Task directions: Each record below must be returned exactly as shown.

-- start Record list --

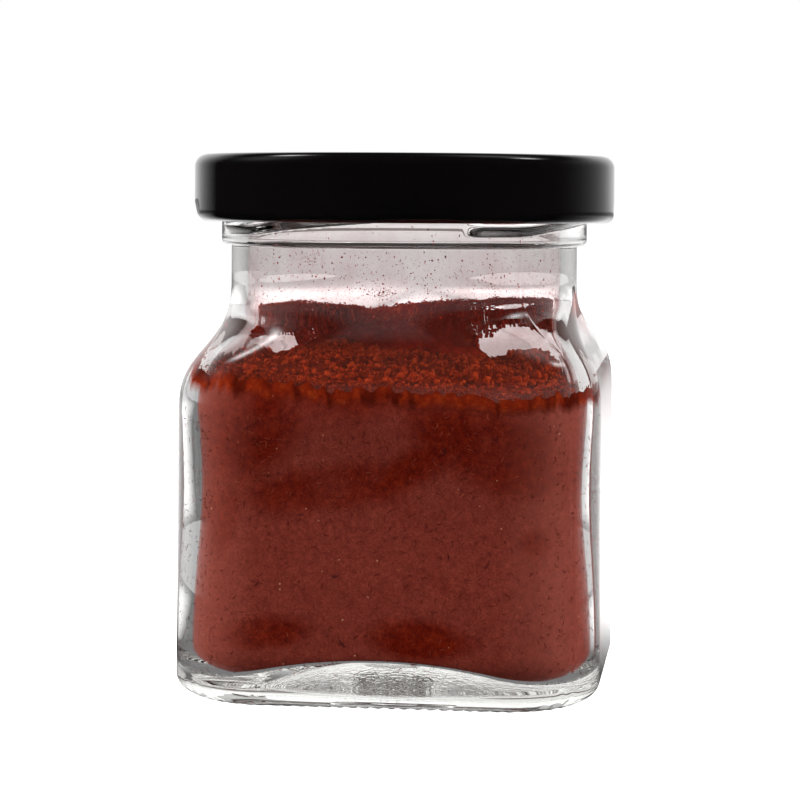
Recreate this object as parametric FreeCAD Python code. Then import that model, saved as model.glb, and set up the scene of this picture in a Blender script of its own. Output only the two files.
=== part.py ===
import FreeCAD, Part
import math
import os

# A small square jar of clear glass with a metal twist-off lid, filled with ground spice.
# Millimetres, +Z up. The origin lies on the standing plane under the middle of the jar,
# and the flat front of the jar faces -Y.

# Jar body: a rounded square that eases into the round neck
body_half = 27.0
corner_radius = 12.0
side_height = 33.5
shoulder_height = 19.2
neck_height = 4.6
neck_radius = 22.85
flat_ease = (3.35, 2.55)
corner_ease = (4.3, 1.8)

# Heel, standing ring and the underside pushed up inside it
heel_height = 3.0
heel_inset = 5.5
foot_width = 4.0
pushup_height = 3.4

# Wall, thicker half-way up, and the domed floor of the hollow. The inside has the outline that
# the outside has wall_slant of a wall higher, so that the sloping shoulder keeps its thickness.
wall = 2.1
belly_wall = 1.1
belly_height = 26.0
belly_span = 11.0
wall_slant = 0.41
floor_height = 8.8
floor_fall = 5.9
floor_power = 4
floor_heel_height = 4.2
floor_heel_inset = 3.0

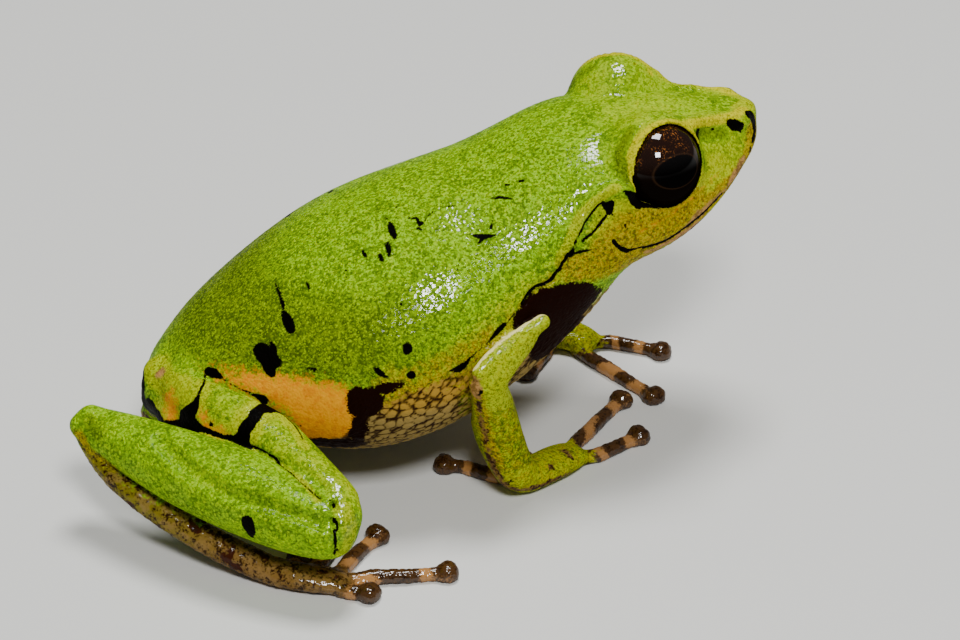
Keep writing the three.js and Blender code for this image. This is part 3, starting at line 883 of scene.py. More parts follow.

-- end Record list --

Result of the task:
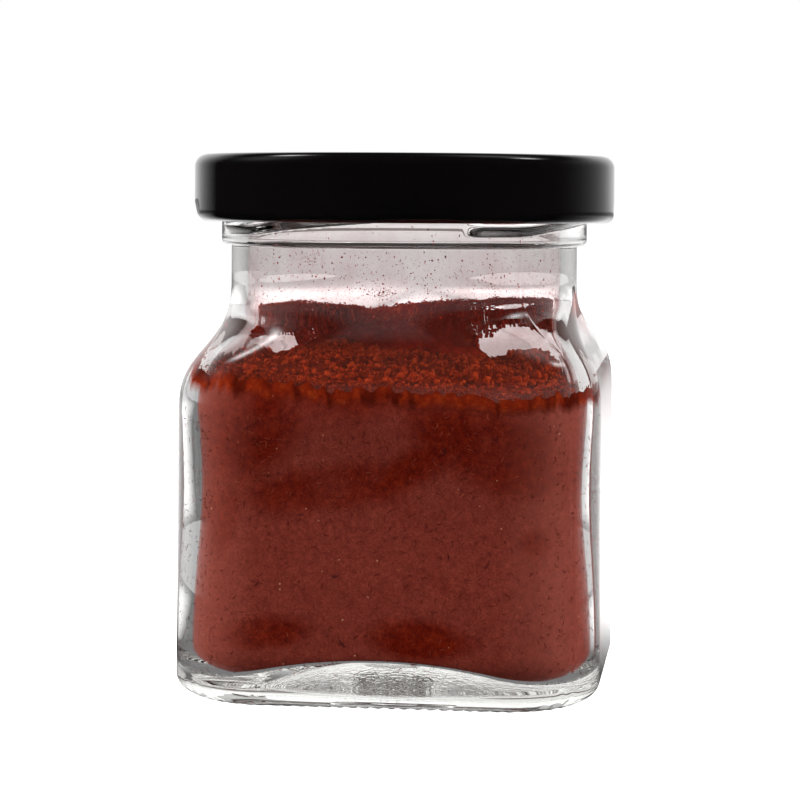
Recreate this object as parametric FreeCAD Python code. Then import that model, saved as model.glb, and set up the scene of this picture in a Blender script of its own. Output only the two files.
=== part.py ===
import FreeCAD, Part
import math
import os

# A small square jar of clear glass with a metal twist-off lid, filled with ground spice.
# Millimetres, +Z up. The origin lies on the standing plane under the middle of the jar,
# and the flat front of the jar faces -Y.

# Jar body: a rounded square that eases into the round neck
body_half = 27.0
corner_radius = 12.0
side_height = 33.5
shoulder_height = 19.2
neck_height = 4.6
neck_radius = 22.85
flat_ease = (3.35, 2.55)
corner_ease = (4.3, 1.8)

# Heel, standing ring and the underside pushed up inside it
heel_height = 3.0
heel_inset = 5.5
foot_width = 4.0
pushup_height = 3.4

# Wall, thicker half-way up, and the domed floor of the hollow. The inside has the outline that
# the outside has wall_slant of a wall higher, so that the sloping shoulder keeps its thickness.
wall = 2.1
belly_wall = 1.1
belly_height = 26.0
belly_span = 11.0
wall_slant = 0.41
floor_height = 8.8
floor_fall = 5.9
floor_power = 4
floor_heel_height = 4.2
floor_heel_inset = 3.0

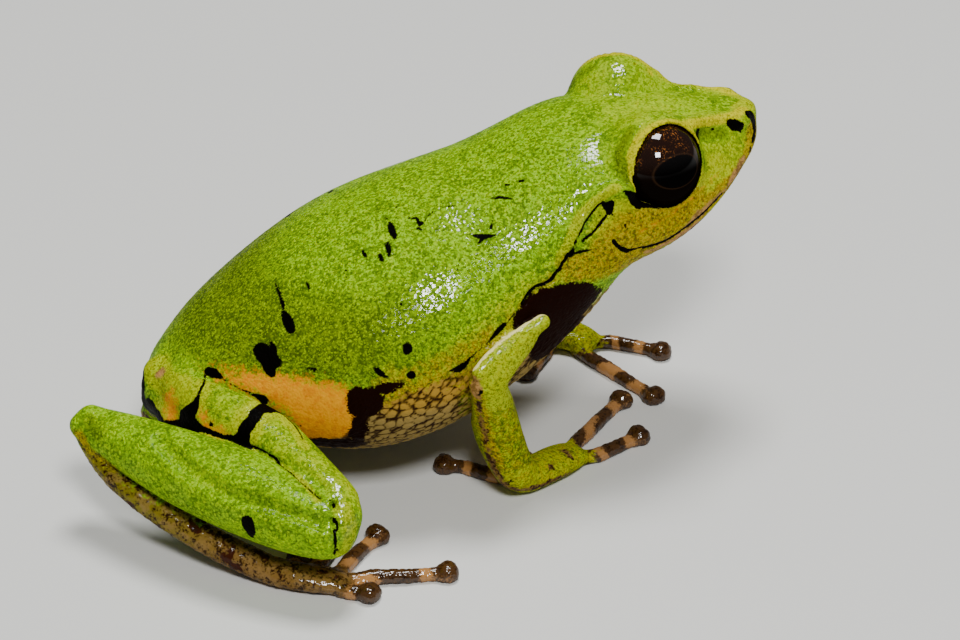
Keep writing the three.js and Blender code for this image. This is part 3, starting at line 883 of scene.py. More parts follow.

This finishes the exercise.